→ **Task directions**
Of the lines listed below, return exactly those that run from the line containing "with Locations(*[on_minus_y(x, HEAD_Y" through the line containing "bpy.context.scene.collection.objects.link(empty)", both included.

→ **Available data**
◇ ◇ ◇ ◇ ◇

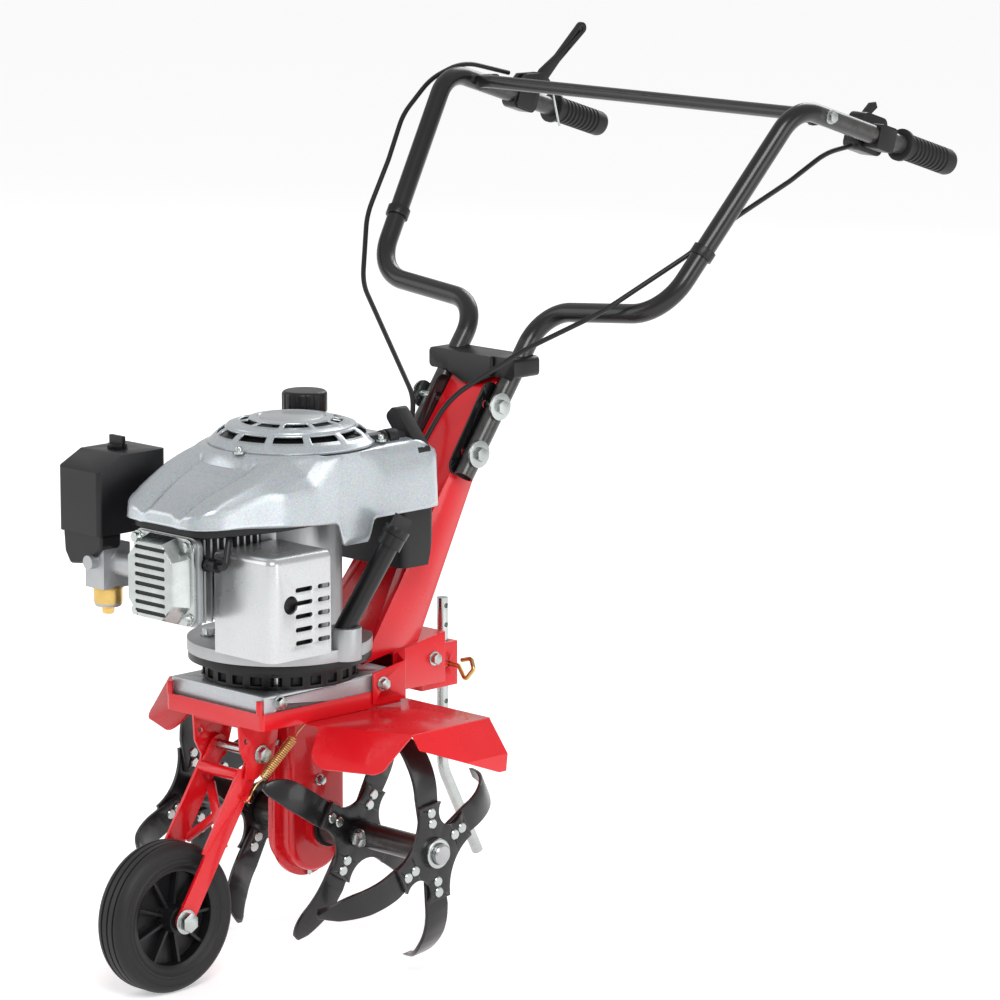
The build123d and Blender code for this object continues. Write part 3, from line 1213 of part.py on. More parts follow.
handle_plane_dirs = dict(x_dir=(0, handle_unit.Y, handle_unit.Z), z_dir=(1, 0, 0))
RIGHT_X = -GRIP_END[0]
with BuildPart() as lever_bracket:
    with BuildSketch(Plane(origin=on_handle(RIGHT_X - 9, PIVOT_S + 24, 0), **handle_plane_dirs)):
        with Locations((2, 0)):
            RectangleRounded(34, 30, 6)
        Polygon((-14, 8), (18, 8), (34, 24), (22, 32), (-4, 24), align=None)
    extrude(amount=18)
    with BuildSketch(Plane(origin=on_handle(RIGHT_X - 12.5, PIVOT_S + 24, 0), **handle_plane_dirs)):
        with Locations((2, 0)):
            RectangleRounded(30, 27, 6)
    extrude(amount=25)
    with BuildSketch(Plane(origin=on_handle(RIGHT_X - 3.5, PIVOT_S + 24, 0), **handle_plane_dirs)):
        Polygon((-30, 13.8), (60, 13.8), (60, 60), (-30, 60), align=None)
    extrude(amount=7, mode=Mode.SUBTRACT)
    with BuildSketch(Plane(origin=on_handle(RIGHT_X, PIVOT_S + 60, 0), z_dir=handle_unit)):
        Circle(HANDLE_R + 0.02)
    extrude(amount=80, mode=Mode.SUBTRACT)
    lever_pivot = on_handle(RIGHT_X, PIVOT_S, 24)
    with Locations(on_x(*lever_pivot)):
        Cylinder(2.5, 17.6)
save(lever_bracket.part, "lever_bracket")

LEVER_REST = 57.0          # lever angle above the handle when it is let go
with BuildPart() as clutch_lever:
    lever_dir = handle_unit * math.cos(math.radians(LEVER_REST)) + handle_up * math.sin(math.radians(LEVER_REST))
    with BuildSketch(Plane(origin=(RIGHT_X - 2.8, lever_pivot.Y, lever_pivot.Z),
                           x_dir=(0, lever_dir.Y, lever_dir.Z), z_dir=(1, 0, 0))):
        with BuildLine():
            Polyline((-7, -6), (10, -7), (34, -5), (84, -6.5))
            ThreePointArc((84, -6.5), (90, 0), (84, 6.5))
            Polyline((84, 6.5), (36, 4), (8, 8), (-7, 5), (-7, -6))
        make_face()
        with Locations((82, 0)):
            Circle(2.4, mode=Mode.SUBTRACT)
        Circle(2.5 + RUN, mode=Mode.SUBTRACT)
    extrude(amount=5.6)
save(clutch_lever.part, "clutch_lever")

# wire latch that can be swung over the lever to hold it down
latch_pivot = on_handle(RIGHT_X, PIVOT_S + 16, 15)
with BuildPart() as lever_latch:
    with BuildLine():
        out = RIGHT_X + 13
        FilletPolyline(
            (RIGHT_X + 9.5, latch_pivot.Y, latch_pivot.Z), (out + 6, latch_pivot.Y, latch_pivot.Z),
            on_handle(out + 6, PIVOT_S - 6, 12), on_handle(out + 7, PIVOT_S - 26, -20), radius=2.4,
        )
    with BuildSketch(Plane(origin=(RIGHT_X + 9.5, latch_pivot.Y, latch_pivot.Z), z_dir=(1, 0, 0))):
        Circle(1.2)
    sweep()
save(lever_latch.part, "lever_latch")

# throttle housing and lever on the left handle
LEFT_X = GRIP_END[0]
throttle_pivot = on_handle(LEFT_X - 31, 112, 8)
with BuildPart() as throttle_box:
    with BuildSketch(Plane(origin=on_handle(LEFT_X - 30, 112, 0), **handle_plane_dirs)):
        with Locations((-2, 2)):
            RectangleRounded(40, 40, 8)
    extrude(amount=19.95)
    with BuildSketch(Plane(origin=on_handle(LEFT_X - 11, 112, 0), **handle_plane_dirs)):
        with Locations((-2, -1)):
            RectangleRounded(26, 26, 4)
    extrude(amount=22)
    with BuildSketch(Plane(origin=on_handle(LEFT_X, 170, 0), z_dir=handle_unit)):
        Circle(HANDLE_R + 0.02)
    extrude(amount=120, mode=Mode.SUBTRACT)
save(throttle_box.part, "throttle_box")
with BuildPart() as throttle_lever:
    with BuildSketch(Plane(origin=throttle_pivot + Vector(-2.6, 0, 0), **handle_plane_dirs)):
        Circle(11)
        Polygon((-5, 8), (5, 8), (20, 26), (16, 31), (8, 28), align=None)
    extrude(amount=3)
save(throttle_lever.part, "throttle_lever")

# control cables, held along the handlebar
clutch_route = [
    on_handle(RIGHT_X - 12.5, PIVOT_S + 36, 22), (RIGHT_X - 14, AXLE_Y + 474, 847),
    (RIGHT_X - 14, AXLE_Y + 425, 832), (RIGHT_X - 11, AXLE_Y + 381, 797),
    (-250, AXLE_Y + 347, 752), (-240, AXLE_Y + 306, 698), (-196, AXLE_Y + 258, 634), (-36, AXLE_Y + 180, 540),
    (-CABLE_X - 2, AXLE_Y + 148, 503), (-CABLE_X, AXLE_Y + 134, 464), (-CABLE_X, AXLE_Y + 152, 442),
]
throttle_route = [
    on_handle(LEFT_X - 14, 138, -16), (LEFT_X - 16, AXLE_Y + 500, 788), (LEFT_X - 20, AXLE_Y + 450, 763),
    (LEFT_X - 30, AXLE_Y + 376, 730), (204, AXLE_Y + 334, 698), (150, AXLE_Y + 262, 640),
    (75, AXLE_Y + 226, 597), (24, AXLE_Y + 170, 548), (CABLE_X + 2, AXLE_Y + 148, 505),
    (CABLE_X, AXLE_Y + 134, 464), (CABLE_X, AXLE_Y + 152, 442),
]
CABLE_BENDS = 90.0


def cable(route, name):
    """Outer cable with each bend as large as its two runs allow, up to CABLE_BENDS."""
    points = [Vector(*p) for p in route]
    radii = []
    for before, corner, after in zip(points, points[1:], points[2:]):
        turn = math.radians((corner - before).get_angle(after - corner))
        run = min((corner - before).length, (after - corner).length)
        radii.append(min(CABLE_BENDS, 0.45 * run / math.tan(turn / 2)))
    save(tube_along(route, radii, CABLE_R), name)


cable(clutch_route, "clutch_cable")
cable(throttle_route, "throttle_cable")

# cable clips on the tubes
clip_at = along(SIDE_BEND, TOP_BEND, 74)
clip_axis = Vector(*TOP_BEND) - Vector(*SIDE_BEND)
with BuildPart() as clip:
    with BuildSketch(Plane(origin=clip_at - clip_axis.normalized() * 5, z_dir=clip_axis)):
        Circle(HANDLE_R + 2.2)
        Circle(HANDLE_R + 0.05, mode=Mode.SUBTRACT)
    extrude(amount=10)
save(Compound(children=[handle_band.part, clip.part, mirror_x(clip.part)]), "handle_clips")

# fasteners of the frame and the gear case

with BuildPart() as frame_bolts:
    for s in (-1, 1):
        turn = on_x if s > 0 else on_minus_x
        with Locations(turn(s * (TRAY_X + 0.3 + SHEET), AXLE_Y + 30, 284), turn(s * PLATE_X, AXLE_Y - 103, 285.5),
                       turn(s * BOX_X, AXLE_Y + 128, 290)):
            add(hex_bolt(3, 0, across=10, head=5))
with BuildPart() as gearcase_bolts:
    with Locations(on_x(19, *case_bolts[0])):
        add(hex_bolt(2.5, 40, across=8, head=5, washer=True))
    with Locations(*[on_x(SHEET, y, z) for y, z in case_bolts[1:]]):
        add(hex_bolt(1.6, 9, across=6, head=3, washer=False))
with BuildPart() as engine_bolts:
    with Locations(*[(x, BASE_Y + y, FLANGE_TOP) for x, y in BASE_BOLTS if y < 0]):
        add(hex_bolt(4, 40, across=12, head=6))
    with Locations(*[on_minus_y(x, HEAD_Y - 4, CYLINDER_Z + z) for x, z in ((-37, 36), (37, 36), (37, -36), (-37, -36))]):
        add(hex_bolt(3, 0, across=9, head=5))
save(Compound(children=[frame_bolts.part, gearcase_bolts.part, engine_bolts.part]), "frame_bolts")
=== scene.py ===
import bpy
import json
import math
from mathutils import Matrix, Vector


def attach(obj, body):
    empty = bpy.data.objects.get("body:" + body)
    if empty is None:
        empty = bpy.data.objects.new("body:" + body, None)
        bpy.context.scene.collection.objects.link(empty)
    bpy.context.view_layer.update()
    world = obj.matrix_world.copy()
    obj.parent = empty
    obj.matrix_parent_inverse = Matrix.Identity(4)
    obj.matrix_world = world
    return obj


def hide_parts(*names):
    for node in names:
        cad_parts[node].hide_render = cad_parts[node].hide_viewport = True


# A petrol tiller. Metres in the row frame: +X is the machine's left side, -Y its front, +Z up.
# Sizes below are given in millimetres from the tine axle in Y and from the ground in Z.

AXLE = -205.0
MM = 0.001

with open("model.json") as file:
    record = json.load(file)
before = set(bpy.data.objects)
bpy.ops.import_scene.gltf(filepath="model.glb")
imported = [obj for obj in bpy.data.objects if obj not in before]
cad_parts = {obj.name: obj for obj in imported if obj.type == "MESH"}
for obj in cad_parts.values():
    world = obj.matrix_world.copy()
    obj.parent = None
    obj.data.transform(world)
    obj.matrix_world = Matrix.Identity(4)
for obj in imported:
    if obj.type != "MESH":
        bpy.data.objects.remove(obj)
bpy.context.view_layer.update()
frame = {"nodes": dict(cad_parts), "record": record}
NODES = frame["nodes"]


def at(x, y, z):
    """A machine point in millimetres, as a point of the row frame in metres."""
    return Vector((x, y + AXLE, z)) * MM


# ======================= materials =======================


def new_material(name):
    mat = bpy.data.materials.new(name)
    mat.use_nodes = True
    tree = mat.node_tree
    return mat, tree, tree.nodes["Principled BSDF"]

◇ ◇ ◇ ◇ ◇

→ **Correct result**
    with Locations(*[on_minus_y(x, HEAD_Y - 4, CYLINDER_Z + z) for x, z in ((-37, 36), (37, 36), (37, -36), (-37, -36))]):
        add(hex_bolt(3, 0, across=9, head=5))
save(Compound(children=[frame_bolts.part, gearcase_bolts.part, engine_bolts.part]), "frame_bolts")
=== scene.py ===
import bpy
import json
import math
from mathutils import Matrix, Vector


def attach(obj, body):
    empty = bpy.data.objects.get("body:" + body)
    if empty is None:
        empty = bpy.data.objects.new("body:" + body, None)
        bpy.context.scene.collection.objects.link(empty)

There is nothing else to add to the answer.